Micro-loans - The Road to Self Sufficiency

The difficulties of the winter and spring of 2008 caused the women of the Mother's Union (MU) to seriously re-evaluate their program. They have grown dramatically.

Besides the 15 parishes in the Diocese of Maseno North with financial sponsorship another 23 have begun feeding programs. Thirty-eight of the 42 parishes of the diocese are involved. The size of the program as well as the inequities of some being funded and others not have caused them to propose a bold new direction.  They are committed to making all of the orphan feeding program self sufficient. 

The MU has asked the Diocese of Massachusetts Jubilee Ministries to shift our money from directly paying for the food to funding micro-loans so that the women can begin to fund the programs themselves.  Professor Nancy Hardison, a retired business professor, is working with them to provide business enterprise training, including budgeting, record keeping and break even analysis. Jubilee Ministries approved a $68,000 one year grant beginning in July, 2008 for the Mothers Union Orphan Feeding Program.
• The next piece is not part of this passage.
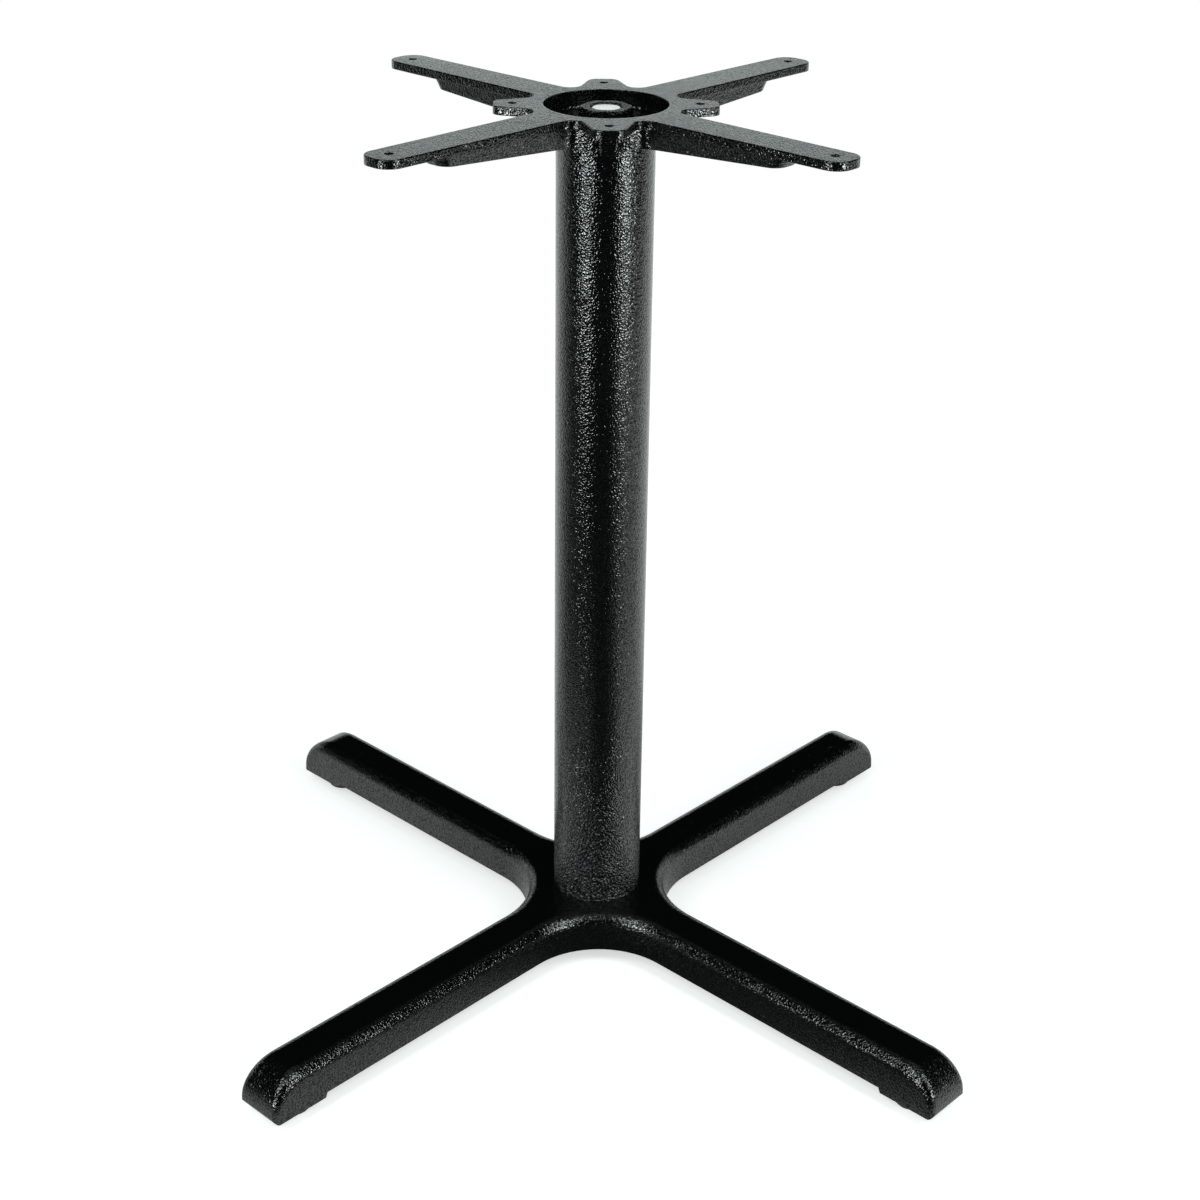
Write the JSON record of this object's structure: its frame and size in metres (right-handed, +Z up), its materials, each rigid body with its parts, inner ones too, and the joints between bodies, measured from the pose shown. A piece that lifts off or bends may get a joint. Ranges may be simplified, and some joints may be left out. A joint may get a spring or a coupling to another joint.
{
  "type": "table base",
  "caption": "Star-shaped table base: a hollow cross foot on levelling glides, a round column on a tie rod, and a star top plate with screw holes.",
  "frame": {"origin": "centre of the floor area under the glides, on the column's axis", "axes": "+Z up along the column; the legs and the long arms lie along the diagonals between X and Y; the front faces -Y"},
  "size_m": [0.5716, 0.5716, 0.74],
  "materials": {
    "cross_foot": "black textured powder coat on cast iron",
    "column_tube": "black textured powder coat on steel tube",
    "top_plate": "black textured powder coat on cast iron",
    "black_nut": "black coated steel",
    "bare_steel": "bright plated steel",
    "glide_foot": "moulded black nylon"
  },
  "bodies": {
    "frame": {"cross_foot": "cross_foot", "column_tube": "column_tube", "top_plate": "top_plate", "tie_rod": "bare_steel", "top_nut": "black_nut", "bottom_washer": "bare_steel", "bottom_spring_washer": "bare_steel", "bottom_nut": "bare_steel"},
    "front_left_glide": {"front_left_glide_stud": "bare_steel", "front_left_glide_foot": "glide_foot"},
    "front_right_glide": {"front_right_glide_stud": "bare_steel", "front_right_glide_foot": "glide_foot"},
    "back_left_glide": {"back_left_glide_stud": "bare_steel", "back_left_glide_foot": "glide_foot"},
    "back_right_glide": {"back_right_glide_stud": "bare_steel", "back_right_glide_foot": "glide_foot"}
  },
  "joints": [
    {"name": "front_left_glide_height", "type": "slide", "parent": "frame", "child": "front_left_glide", "axis": [0, 0, 1], "range_m": [-0.008, 0.0055]},
    {"name": "front_right_glide_height", "type": "slide", "parent": "frame", "child": "front_right_glide", "axis": [0, 0, 1], "range_m": [-0.008, 0.0055]},
    {"name": "back_left_glide_height", "type": "slide", "parent": "frame", "child": "back_left_glide", "axis": [0, 0, 1], "range_m": [-0.008, 0.0055]},
    {"name": "back_right_glide_height", "type": "slide", "parent": "frame", "child": "back_right_glide", "axis": [0, 0, 1], "range_m": [-0.008, 0.0055]}
  ]
}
Please keep the children and women in your prayers, as well as Nancy and Garry Hardison.

--The Rev. Tom Barrington

Face of Mission: Dianne Smith

Dianne Smith Dianne Smith After returning from a diocesan mission trip to El Salvador last year, Dianne applied to Mission Personnel and contacted Jubilee to explore a call to mission work in Africa. Within a few weeks, she was off to Maseno, Kenya, where she worked alongside the Hardisons for the month of December.  Upon her return, Dianne was accepted as a missioner of The Episcopal Church and will return this fall to Maseno for a longer assignment."Dianne is a Godsend, and we are thrilled she will be returning to Maseno as amissioner," said Nan Hardison on her recent visit to Jubilee.
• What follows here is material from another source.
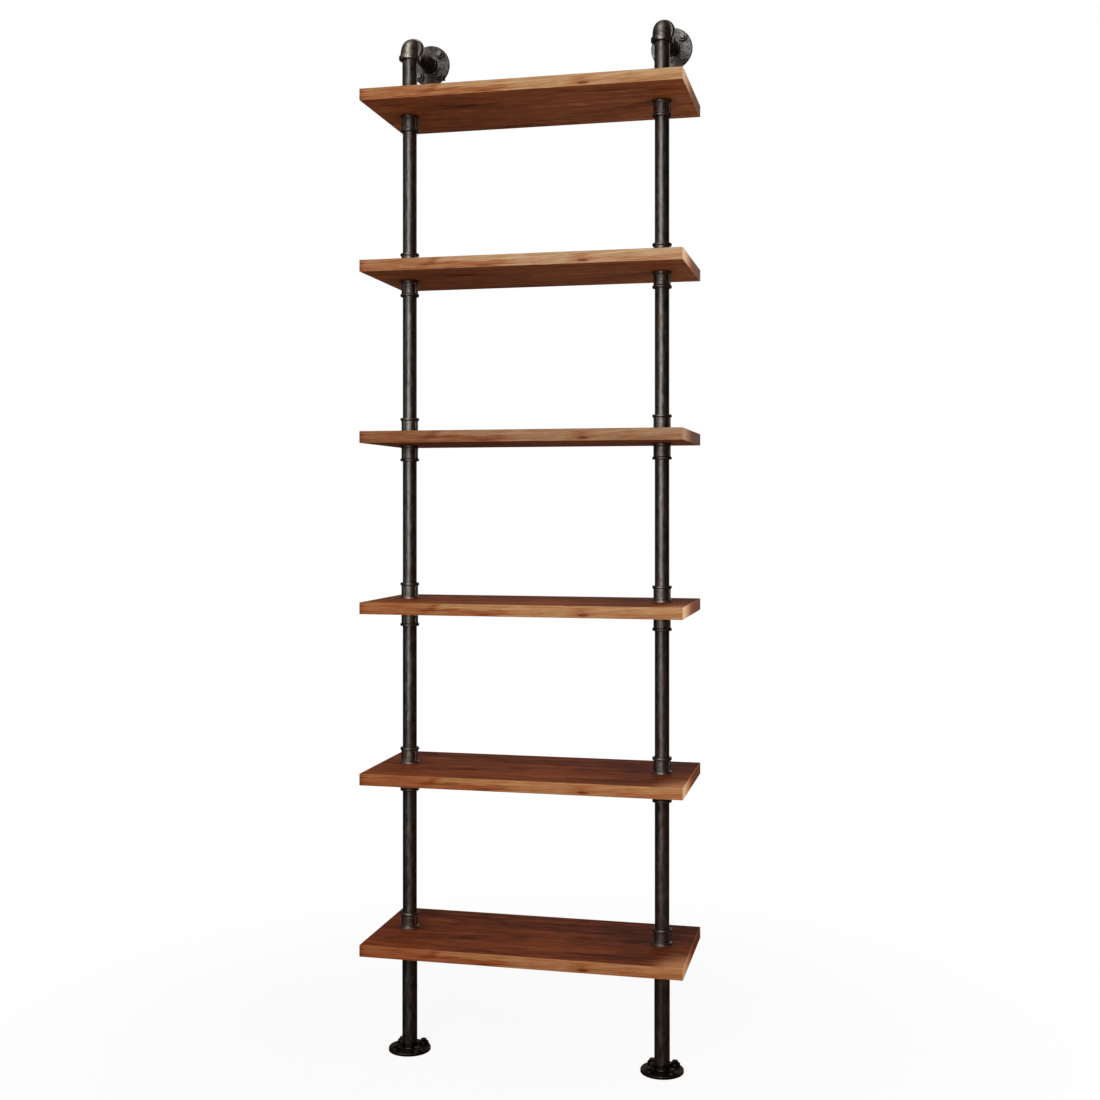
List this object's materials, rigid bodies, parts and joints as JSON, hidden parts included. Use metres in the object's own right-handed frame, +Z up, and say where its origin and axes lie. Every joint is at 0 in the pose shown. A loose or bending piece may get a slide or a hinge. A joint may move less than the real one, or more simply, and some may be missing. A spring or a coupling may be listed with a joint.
{
  "type": "pipe shelving unit",
  "caption": "Tall, narrow open shelving unit: wood boards clamped between pipe couplings on iron pipe posts, with floor flanges and elbows that tie the tops to a wall.",
  "frame": {"origin": "centre of the overall box at floor level", "axes": "+Z up along the posts, +Y from the front towards the wall, +X along the boards to the right as seen from the front"},
  "size_m": [0.6, 0.289, 1.9684],
  "materials": {
    "board": "satin oiled brown wood",
    "pipe": "dark gunmetal, lightly oiled",
    "fitting": "dark cast iron, satin",
    "screw": "blackened steel"
  },
  "bodies": {
    "root": {"shelf_1": "board", "shelf_2": "board", "shelf_3": "board", "shelf_4": "board", "shelf_5": "board", "shelf_6": "board", "floor_flange_left": "fitting", "floor_screws_left": "screw", "leg_pipe_left": "pipe", "shelf_nipples_left": "pipe", "coupling_lower_1_left": "fitting", "coupling_upper_1_left": "fitting", "post_pipe_1_left": "pipe", "coupling_lower_2_left": "fitting", "coupling_upper_2_left": "fitting", "post_pipe_2_left": "pipe", "coupling_lower_3_left": "fitting", "coupling_upper_3_left": "fitting", "post_pipe_3_left": "pipe", "coupling_lower_4_left": "fitting", "coupling_upper_4_left": "fitting", "post_pipe_4_left": "pipe", "coupling_lower_5_left": "fitting", "coupling_upper_5_left": "fitting", "post_pipe_5_left": "pipe", "coupling_lower_6_left": "fitting", "coupling_upper_6_left": "fitting", "top_pipe_left": "pipe", "elbow_left": "fitting", "wall_pipe_left": "pipe", "wall_flange_left": "fitting", "wall_screws_left": "screw", "floor_flange_right": "fitting", "floor_screws_right": "screw", "leg_pipe_right": "pipe", "shelf_nipples_right": "pipe", "coupling_lower_1_right": "fitting", "coupling_upper_1_right": "fitting", "post_pipe_1_right": "pipe", "coupling_lower_2_right": "fitting", "coupling_upper_2_right": "fitting", "post_pipe_2_right": "pipe", "coupling_lower_3_right": "fitting", "coupling_upper_3_right": "fitting", "post_pipe_3_right": "pipe", "coupling_lower_4_right": "fitting", "coupling_upper_4_right": "fitting", "post_pipe_4_right": "pipe", "coupling_lower_5_right": "fitting", "coupling_upper_5_right": "fitting", "post_pipe_5_right": "pipe", "coupling_lower_6_right": "fitting", "coupling_upper_6_right": "fitting", "top_pipe_right": "pipe", "elbow_right": "fitting", "wall_pipe_right": "pipe", "wall_flange_right": "fitting", "wall_screws_right": "screw"}
  },
  "joints": []
}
In her own words, Dianne reports, "My mission assignment is as nurse administrator for Maseno Hospital, but I will do anything Gerry and Nan need me to do. I think our best work is always done side-by-side, hand-in-hand. I expect to be in Maseno by mid-October.
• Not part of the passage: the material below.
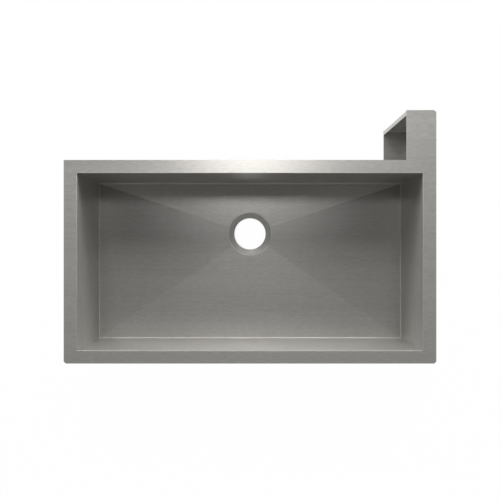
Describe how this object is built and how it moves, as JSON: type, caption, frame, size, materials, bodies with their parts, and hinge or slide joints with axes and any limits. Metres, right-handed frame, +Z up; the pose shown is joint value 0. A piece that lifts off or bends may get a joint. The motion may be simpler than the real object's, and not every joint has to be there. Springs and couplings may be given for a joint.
{
  "type": "undermount kitchen sink",
  "caption": "Deep rectangular undermount sink with a flat rim, a creased floor falling to a rear drain, and a rim arm at the rear right over a deep pocket open to the left.",
  "frame": {"origin": "middle of the drain hole, on the face that the strainer's flange seats on", "axes": "+X to the right, +Y to the rear, where the arm is, and +Z up, out of the drain"},
  "size_m": [0.905, 0.6155, 0.2975],
  "materials": {
    "rim_sheet": "satin, brushed from left to right",
    "wall_sheet": "satin, brushed along the wall",
    "floor_sheet": "satin, brushed from left to right",
    "pocket_sheet": "satin, brushed",
    "weld": "weld dressed level with the sheet",
    "sound_pad": "matt butyl rubber"
  },
  "bodies": {
    "root": {"rim_plate": "rim_sheet", "front_wall": "wall_sheet", "rear_wall": "wall_sheet", "left_wall": "wall_sheet", "right_wall": "wall_sheet", "bowl_floor": "floor_sheet", "drain_seat": "floor_sheet", "corner_welds": "weld", "pocket_wrap": "pocket_sheet", "pocket_end": "pocket_sheet", "front_pad": "sound_pad", "rear_pad": "sound_pad", "left_pad": "sound_pad", "right_pad": "sound_pad", "floor_pad_left": "sound_pad", "floor_pad_right": "sound_pad", "floor_pad_front": "sound_pad", "floor_pad_rear": "sound_pad"}
  },
  "joints": []
}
"I have been doing some night-time private duty nursing here on the Vineyard, but my primary position has been as the office manager for Seven Gates Farm Corporation for several years. Friends, family and employers have been very supportive of my call to mission, for which I'm grateful. I moved to the island in 1971 and have three grown children and six grandchildren.

"I enjoy an active church life at St. Andrew's, Edgartown, as parish nurse, labyrinth facilitator, Fair Trade coffee coordinator, mission trip leader, lay leader and LEM. We all wear lots of hats in small-town America, and I expect to wear lots of them in Kenya, as well. It is a gift to be invited back to work with the Hardisons and the people of Maseno."